When I said goodbye to 2012 I guess in my heart I knew that 2013 was not going to be the best. I can not bring myself to look at what I wrote. I think I can safely say that it is a year I would not want to be repeated. A year of a very sad loss, one that I am still not accepting of. A year that brought more tears than laughter, more worry than joy and a year I feel I need to gain something from, something good to carry through to 2014.
Take something positive out of something negative, a theory in my past even through very tough times I was able to do.
The lovely Grace Marshall email this morning said to think of just one word to take with you to 2014. This year I didn’t want to set goals, hopes or dreams and just one word will be perfect.
So my word to take forward is ‘strength’. This year I feel my emotional strength has been tested to the limit. My strength as a Mum and wife had no choice but to be improved. My strength to create some sort of balance when there seemed no chance of any. The strength to be there for the ones I love where the year before I had failed with someone else I loved. The strength not to let our world fall apart at times when it felt it was nothing but crumbling.
The strength to smile when I just felt like crying but most of all watching the strength of my gorgeous daughter who has no idea of the strength she has, to carry her through the toughest times of her life. Strength that she will need again in 2014, a New Year is really just another day but another day is always a day to move forward.
It would not be fair to not say Oscar my totally gorgeous son, who has grown up so much in this last year. His laid back and get on with it personality has helped no end in getting through this last year. He raised a smile for me when I most needed it and certainly gave me strength when I most needed it too.
2013 saw a move for us. A positive move with a downsize which has worked really well. You may have seen my journey of de-cluttering in Project downsize.

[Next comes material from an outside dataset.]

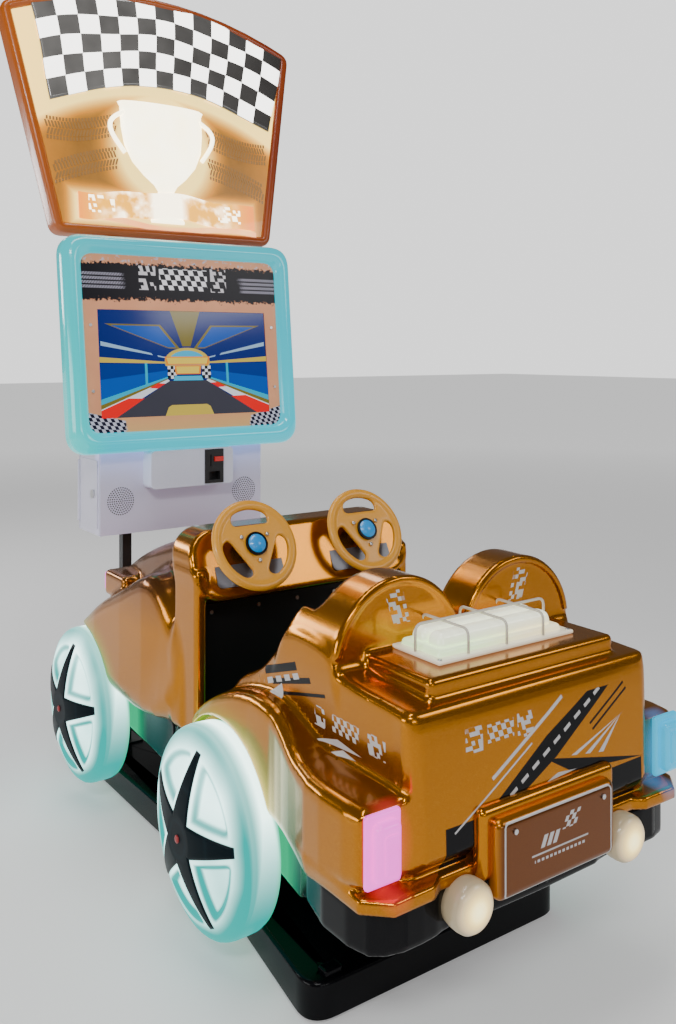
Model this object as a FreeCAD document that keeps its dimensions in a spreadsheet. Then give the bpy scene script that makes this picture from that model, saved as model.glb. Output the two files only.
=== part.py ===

The end of the year saw me saying goodbye to another member of our family. My lovely Great Aunt at a grand age of 95. Whilst her granddaughter was speaking in the church so beautifully every person who sat in there, knew exactly the women she spoke of. With that in mind I would like also to take another word into 2014 ‘Authentic’. Whilst Rachel spoke of her Grandma we all knew that person. Either as a friend, Aunt, Niece, Mum, neighbour or Grandmother but that person was the same to all of us. We all knew the Freda she spoke of because my Great Aunty Freda was authentic and genuine something that I strive for too
So now I will say goodbye to 2013, the people that we have lost will never be forgotten. The things we have been through and the things you have been through Bex will give you and us strength to move forward in 2014 and no matter what we do we will do that is true to us, to me and be authentic.
Thank you for all that have joined me here in 2013 may we move forward to 2014 with strength.